**Problem details:** Extract every line of the material below and reproduce it faithfully.

**Listing:**
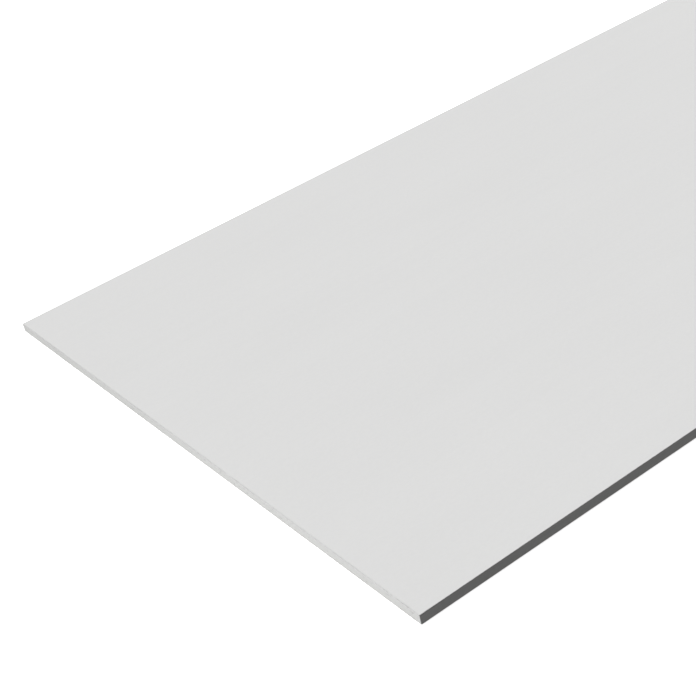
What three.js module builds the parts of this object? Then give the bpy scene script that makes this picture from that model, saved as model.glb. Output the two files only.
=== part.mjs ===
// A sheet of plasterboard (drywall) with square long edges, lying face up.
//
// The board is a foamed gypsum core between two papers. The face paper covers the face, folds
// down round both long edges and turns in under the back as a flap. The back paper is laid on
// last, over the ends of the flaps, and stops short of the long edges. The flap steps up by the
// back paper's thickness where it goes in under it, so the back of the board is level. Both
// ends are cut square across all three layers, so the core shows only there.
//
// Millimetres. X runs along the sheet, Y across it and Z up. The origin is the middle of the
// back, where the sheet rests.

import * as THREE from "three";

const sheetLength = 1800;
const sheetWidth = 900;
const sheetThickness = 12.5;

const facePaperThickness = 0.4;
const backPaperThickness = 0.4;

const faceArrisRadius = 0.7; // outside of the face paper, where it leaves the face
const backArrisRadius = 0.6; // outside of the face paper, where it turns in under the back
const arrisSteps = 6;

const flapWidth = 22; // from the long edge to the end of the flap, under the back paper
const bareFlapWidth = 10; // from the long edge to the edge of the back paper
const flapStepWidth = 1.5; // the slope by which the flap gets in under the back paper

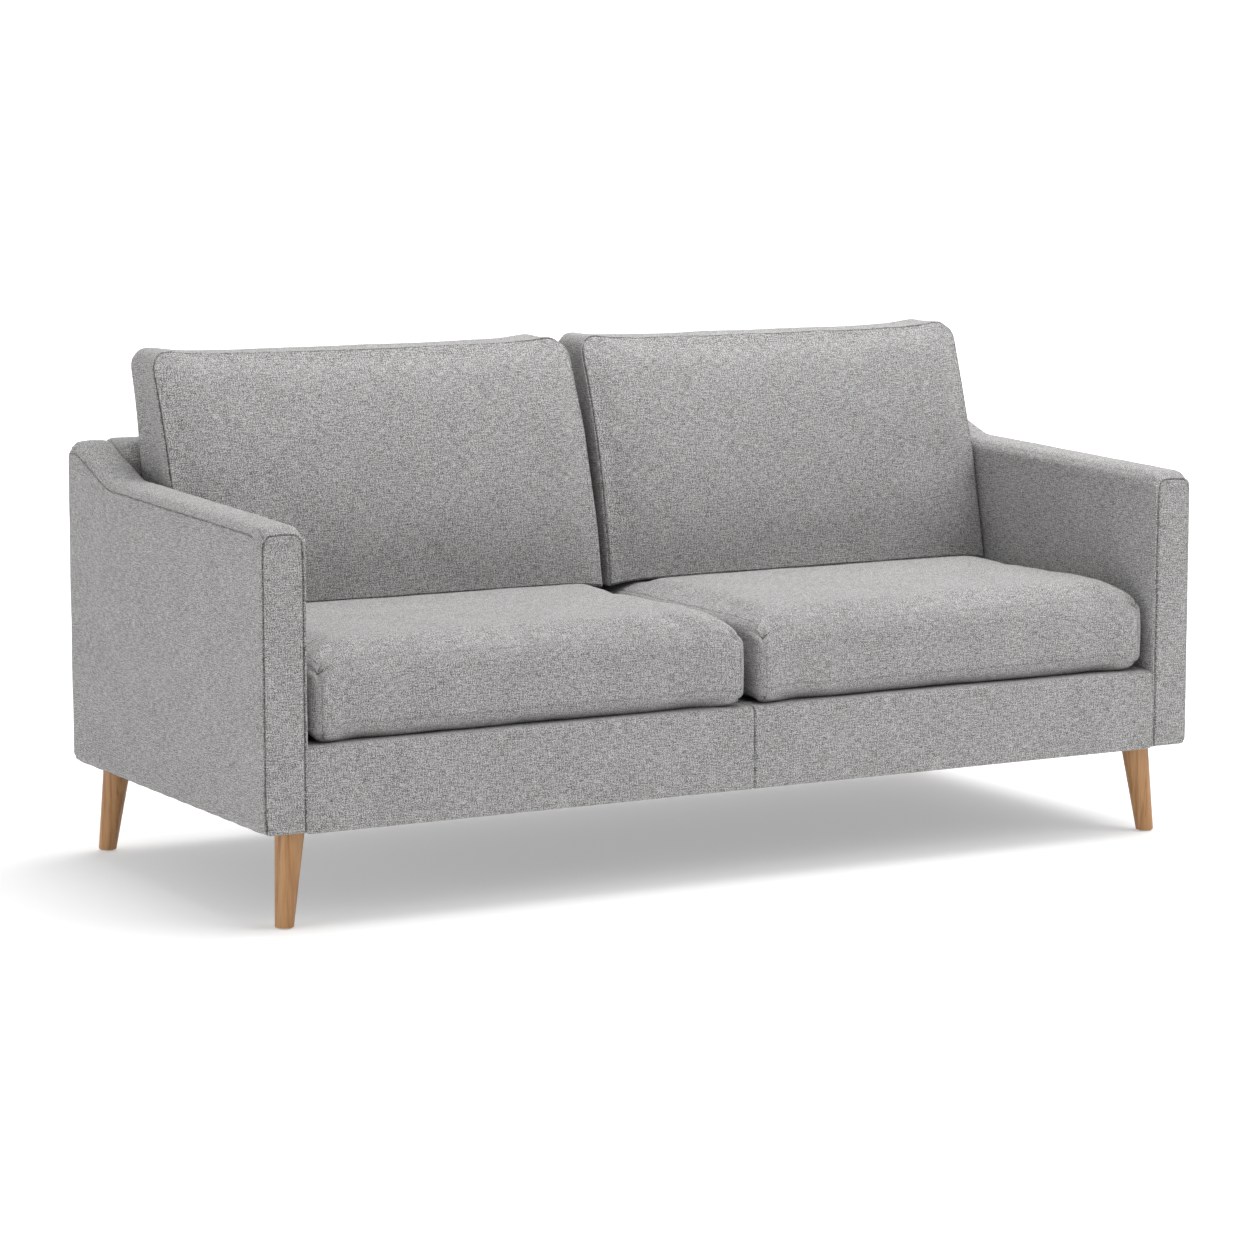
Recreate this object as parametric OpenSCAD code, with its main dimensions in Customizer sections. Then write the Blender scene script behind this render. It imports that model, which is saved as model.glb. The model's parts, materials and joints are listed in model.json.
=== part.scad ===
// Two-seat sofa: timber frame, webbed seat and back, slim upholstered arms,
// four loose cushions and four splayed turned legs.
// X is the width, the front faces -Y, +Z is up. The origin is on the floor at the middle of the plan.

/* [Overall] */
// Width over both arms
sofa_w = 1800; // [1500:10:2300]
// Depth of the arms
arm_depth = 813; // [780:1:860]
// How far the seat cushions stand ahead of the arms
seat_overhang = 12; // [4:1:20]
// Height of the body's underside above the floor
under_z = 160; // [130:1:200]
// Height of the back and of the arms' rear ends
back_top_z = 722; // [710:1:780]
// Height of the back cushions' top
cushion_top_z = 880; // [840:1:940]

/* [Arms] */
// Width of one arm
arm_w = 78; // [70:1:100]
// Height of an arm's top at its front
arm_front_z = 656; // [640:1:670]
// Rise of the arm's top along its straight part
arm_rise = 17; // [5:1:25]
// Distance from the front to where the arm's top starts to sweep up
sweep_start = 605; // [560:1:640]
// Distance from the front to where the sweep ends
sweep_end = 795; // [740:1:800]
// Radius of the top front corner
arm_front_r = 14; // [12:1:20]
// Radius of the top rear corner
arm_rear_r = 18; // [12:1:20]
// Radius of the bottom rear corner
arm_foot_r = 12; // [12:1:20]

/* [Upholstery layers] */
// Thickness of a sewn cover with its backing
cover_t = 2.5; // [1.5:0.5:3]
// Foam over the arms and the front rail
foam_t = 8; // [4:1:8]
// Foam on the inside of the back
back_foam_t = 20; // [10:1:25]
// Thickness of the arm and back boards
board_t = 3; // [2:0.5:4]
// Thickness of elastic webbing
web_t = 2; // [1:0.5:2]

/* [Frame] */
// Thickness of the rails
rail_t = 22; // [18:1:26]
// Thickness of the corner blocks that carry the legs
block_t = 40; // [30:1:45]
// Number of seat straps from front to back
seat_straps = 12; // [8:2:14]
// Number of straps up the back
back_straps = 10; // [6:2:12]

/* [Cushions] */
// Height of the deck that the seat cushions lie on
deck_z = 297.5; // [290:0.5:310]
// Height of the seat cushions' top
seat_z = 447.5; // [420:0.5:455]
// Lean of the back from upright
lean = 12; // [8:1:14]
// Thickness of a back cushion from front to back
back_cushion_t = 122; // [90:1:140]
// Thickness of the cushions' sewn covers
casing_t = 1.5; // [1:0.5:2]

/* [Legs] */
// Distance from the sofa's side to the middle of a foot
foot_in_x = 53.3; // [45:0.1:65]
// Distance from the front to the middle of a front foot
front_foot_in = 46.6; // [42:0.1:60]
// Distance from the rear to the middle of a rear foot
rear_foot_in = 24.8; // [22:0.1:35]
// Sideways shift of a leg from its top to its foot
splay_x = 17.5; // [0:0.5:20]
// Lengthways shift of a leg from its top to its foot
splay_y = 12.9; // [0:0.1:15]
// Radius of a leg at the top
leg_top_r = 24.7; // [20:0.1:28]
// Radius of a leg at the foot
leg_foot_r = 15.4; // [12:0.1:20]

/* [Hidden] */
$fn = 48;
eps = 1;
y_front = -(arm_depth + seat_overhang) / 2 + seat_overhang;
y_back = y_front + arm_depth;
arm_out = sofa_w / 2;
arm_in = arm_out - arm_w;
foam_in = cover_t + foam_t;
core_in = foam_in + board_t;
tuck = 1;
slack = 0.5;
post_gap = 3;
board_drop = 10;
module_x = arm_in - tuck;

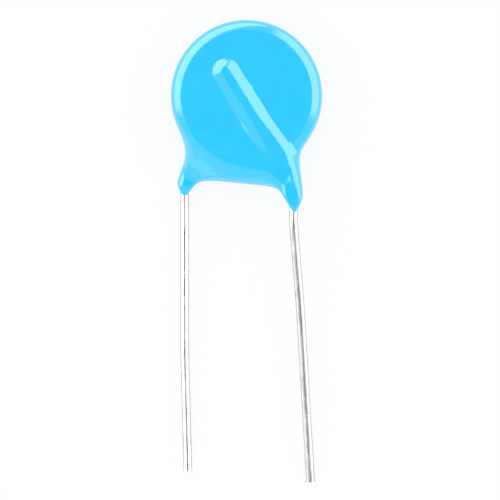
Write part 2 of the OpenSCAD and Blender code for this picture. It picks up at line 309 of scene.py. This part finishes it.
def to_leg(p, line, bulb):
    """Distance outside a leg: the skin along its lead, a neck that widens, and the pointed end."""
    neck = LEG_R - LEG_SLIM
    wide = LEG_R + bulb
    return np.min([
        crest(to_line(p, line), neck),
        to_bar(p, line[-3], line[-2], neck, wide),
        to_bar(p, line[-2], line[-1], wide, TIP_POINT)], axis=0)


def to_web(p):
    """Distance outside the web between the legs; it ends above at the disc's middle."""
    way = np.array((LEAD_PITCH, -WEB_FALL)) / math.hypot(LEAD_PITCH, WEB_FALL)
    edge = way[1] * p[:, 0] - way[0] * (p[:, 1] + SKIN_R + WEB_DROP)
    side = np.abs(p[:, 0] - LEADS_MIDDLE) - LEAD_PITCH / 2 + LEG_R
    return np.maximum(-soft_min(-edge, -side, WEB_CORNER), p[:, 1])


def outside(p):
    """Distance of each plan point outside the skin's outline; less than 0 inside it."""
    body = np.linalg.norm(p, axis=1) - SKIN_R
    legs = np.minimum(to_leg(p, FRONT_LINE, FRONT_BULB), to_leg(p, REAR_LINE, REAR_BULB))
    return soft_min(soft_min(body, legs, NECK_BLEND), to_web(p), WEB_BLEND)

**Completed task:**
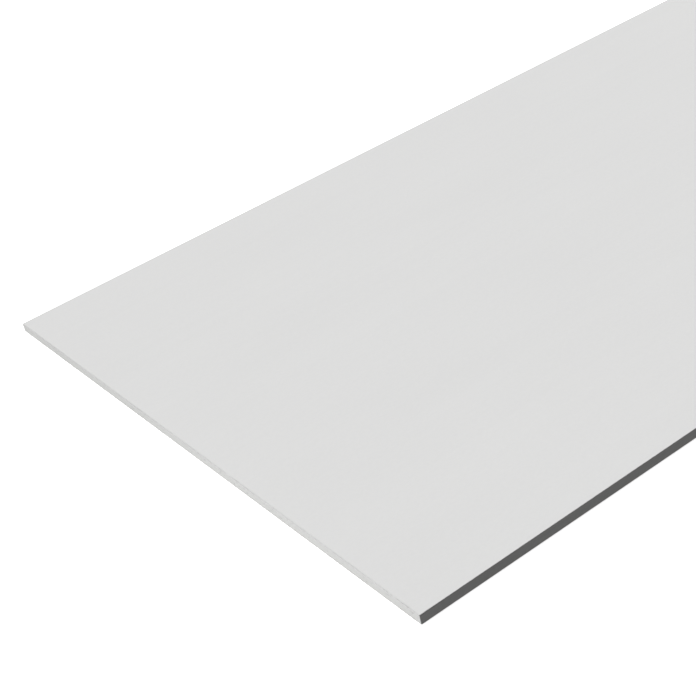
What three.js module builds the parts of this object? Then give the bpy scene script that makes this picture from that model, saved as model.glb. Output the two files only.
=== part.mjs ===
// A sheet of plasterboard (drywall) with square long edges, lying face up.
//
// The board is a foamed gypsum core between two papers. The face paper covers the face, folds
// down round both long edges and turns in under the back as a flap. The back paper is laid on
// last, over the ends of the flaps, and stops short of the long edges. The flap steps up by the
// back paper's thickness where it goes in under it, so the back of the board is level. Both
// ends are cut square across all three layers, so the core shows only there.
//
// Millimetres. X runs along the sheet, Y across it and Z up. The origin is the middle of the
// back, where the sheet rests.

import * as THREE from "three";

const sheetLength = 1800;
const sheetWidth = 900;
const sheetThickness = 12.5;

const facePaperThickness = 0.4;
const backPaperThickness = 0.4;

const faceArrisRadius = 0.7; // outside of the face paper, where it leaves the face
const backArrisRadius = 0.6; // outside of the face paper, where it turns in under the back
const arrisSteps = 6;

const flapWidth = 22; // from the long edge to the end of the flap, under the back paper
const bareFlapWidth = 10; // from the long edge to the edge of the back paper
const flapStepWidth = 1.5; // the slope by which the flap gets in under the back paper

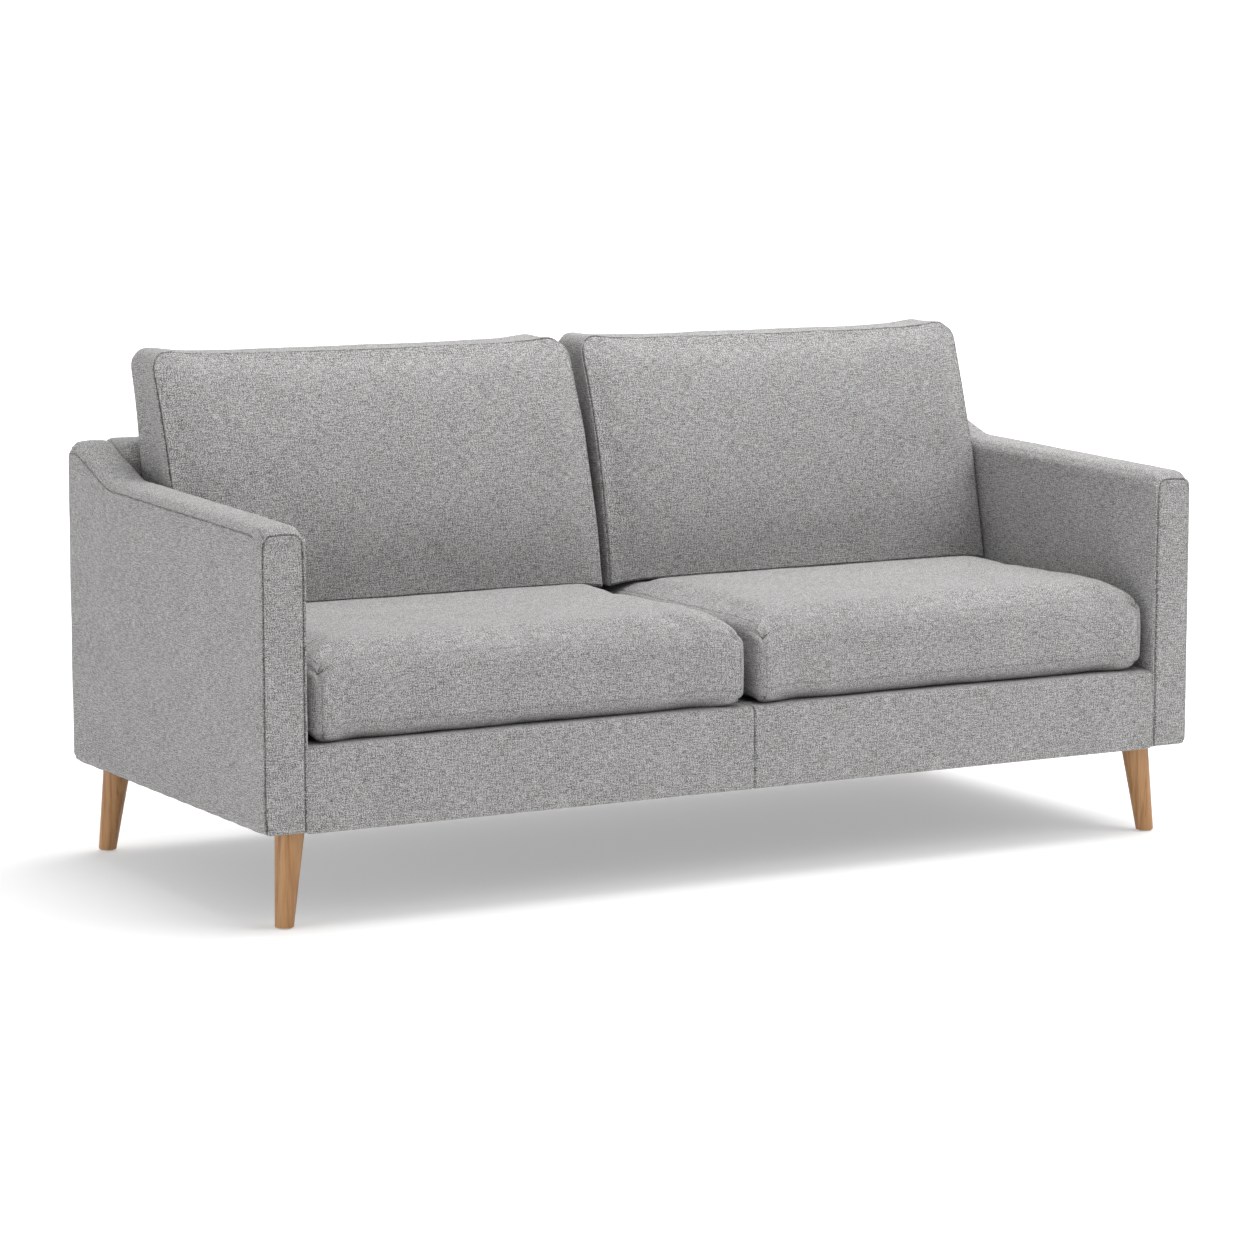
Recreate this object as parametric OpenSCAD code, with its main dimensions in Customizer sections. Then write the Blender scene script behind this render. It imports that model, which is saved as model.glb. The model's parts, materials and joints are listed in model.json.
=== part.scad ===
// Two-seat sofa: timber frame, webbed seat and back, slim upholstered arms,
// four loose cushions and four splayed turned legs.
// X is the width, the front faces -Y, +Z is up. The origin is on the floor at the middle of the plan.

/* [Overall] */
// Width over both arms
sofa_w = 1800; // [1500:10:2300]
// Depth of the arms
arm_depth = 813; // [780:1:860]
// How far the seat cushions stand ahead of the arms
seat_overhang = 12; // [4:1:20]
// Height of the body's underside above the floor
under_z = 160; // [130:1:200]
// Height of the back and of the arms' rear ends
back_top_z = 722; // [710:1:780]
// Height of the back cushions' top
cushion_top_z = 880; // [840:1:940]

/* [Arms] */
// Width of one arm
arm_w = 78; // [70:1:100]
// Height of an arm's top at its front
arm_front_z = 656; // [640:1:670]
// Rise of the arm's top along its straight part
arm_rise = 17; // [5:1:25]
// Distance from the front to where the arm's top starts to sweep up
sweep_start = 605; // [560:1:640]
// Distance from the front to where the sweep ends
sweep_end = 795; // [740:1:800]
// Radius of the top front corner
arm_front_r = 14; // [12:1:20]
// Radius of the top rear corner
arm_rear_r = 18; // [12:1:20]
// Radius of the bottom rear corner
arm_foot_r = 12; // [12:1:20]

/* [Upholstery layers] */
// Thickness of a sewn cover with its backing
cover_t = 2.5; // [1.5:0.5:3]
// Foam over the arms and the front rail
foam_t = 8; // [4:1:8]
// Foam on the inside of the back
back_foam_t = 20; // [10:1:25]
// Thickness of the arm and back boards
board_t = 3; // [2:0.5:4]
// Thickness of elastic webbing
web_t = 2; // [1:0.5:2]

/* [Frame] */
// Thickness of the rails
rail_t = 22; // [18:1:26]
// Thickness of the corner blocks that carry the legs
block_t = 40; // [30:1:45]
// Number of seat straps from front to back
seat_straps = 12; // [8:2:14]
// Number of straps up the back
back_straps = 10; // [6:2:12]

/* [Cushions] */
// Height of the deck that the seat cushions lie on
deck_z = 297.5; // [290:0.5:310]
// Height of the seat cushions' top
seat_z = 447.5; // [420:0.5:455]
// Lean of the back from upright
lean = 12; // [8:1:14]
// Thickness of a back cushion from front to back
back_cushion_t = 122; // [90:1:140]
// Thickness of the cushions' sewn covers
casing_t = 1.5; // [1:0.5:2]

/* [Legs] */
// Distance from the sofa's side to the middle of a foot
foot_in_x = 53.3; // [45:0.1:65]
// Distance from the front to the middle of a front foot
front_foot_in = 46.6; // [42:0.1:60]
// Distance from the rear to the middle of a rear foot
rear_foot_in = 24.8; // [22:0.1:35]
// Sideways shift of a leg from its top to its foot
splay_x = 17.5; // [0:0.5:20]
// Lengthways shift of a leg from its top to its foot
splay_y = 12.9; // [0:0.1:15]
// Radius of a leg at the top
leg_top_r = 24.7; // [20:0.1:28]
// Radius of a leg at the foot
leg_foot_r = 15.4; // [12:0.1:20]

/* [Hidden] */
$fn = 48;
eps = 1;
y_front = -(arm_depth + seat_overhang) / 2 + seat_overhang;
y_back = y_front + arm_depth;
arm_out = sofa_w / 2;
arm_in = arm_out - arm_w;
foam_in = cover_t + foam_t;
core_in = foam_in + board_t;
tuck = 1;
slack = 0.5;
post_gap = 3;
board_drop = 10;
module_x = arm_in - tuck;

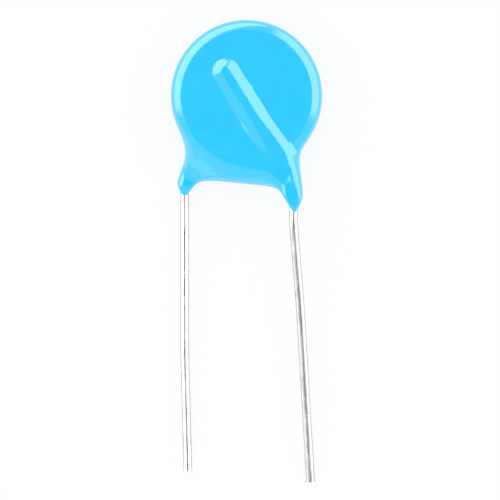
Write part 2 of the OpenSCAD and Blender code for this picture. It picks up at line 309 of scene.py. This part finishes it.
def to_leg(p, line, bulb):
    """Distance outside a leg: the skin along its lead, a neck that widens, and the pointed end."""
    neck = LEG_R - LEG_SLIM
    wide = LEG_R + bulb
    return np.min([
        crest(to_line(p, line), neck),
        to_bar(p, line[-3], line[-2], neck, wide),
        to_bar(p, line[-2], line[-1], wide, TIP_POINT)], axis=0)


def to_web(p):
    """Distance outside the web between the legs; it ends above at the disc's middle."""
    way = np.array((LEAD_PITCH, -WEB_FALL)) / math.hypot(LEAD_PITCH, WEB_FALL)
    edge = way[1] * p[:, 0] - way[0] * (p[:, 1] + SKIN_R + WEB_DROP)
    side = np.abs(p[:, 0] - LEADS_MIDDLE) - LEAD_PITCH / 2 + LEG_R
    return np.maximum(-soft_min(-edge, -side, WEB_CORNER), p[:, 1])


def outside(p):
    """Distance of each plan point outside the skin's outline; less than 0 inside it."""
    body = np.linalg.norm(p, axis=1) - SKIN_R
    legs = np.minimum(to_leg(p, FRONT_LINE, FRONT_BULB), to_leg(p, REAR_LINE, REAR_BULB))
    return soft_min(soft_min(body, legs, NECK_BLEND), to_web(p), WEB_BLEND)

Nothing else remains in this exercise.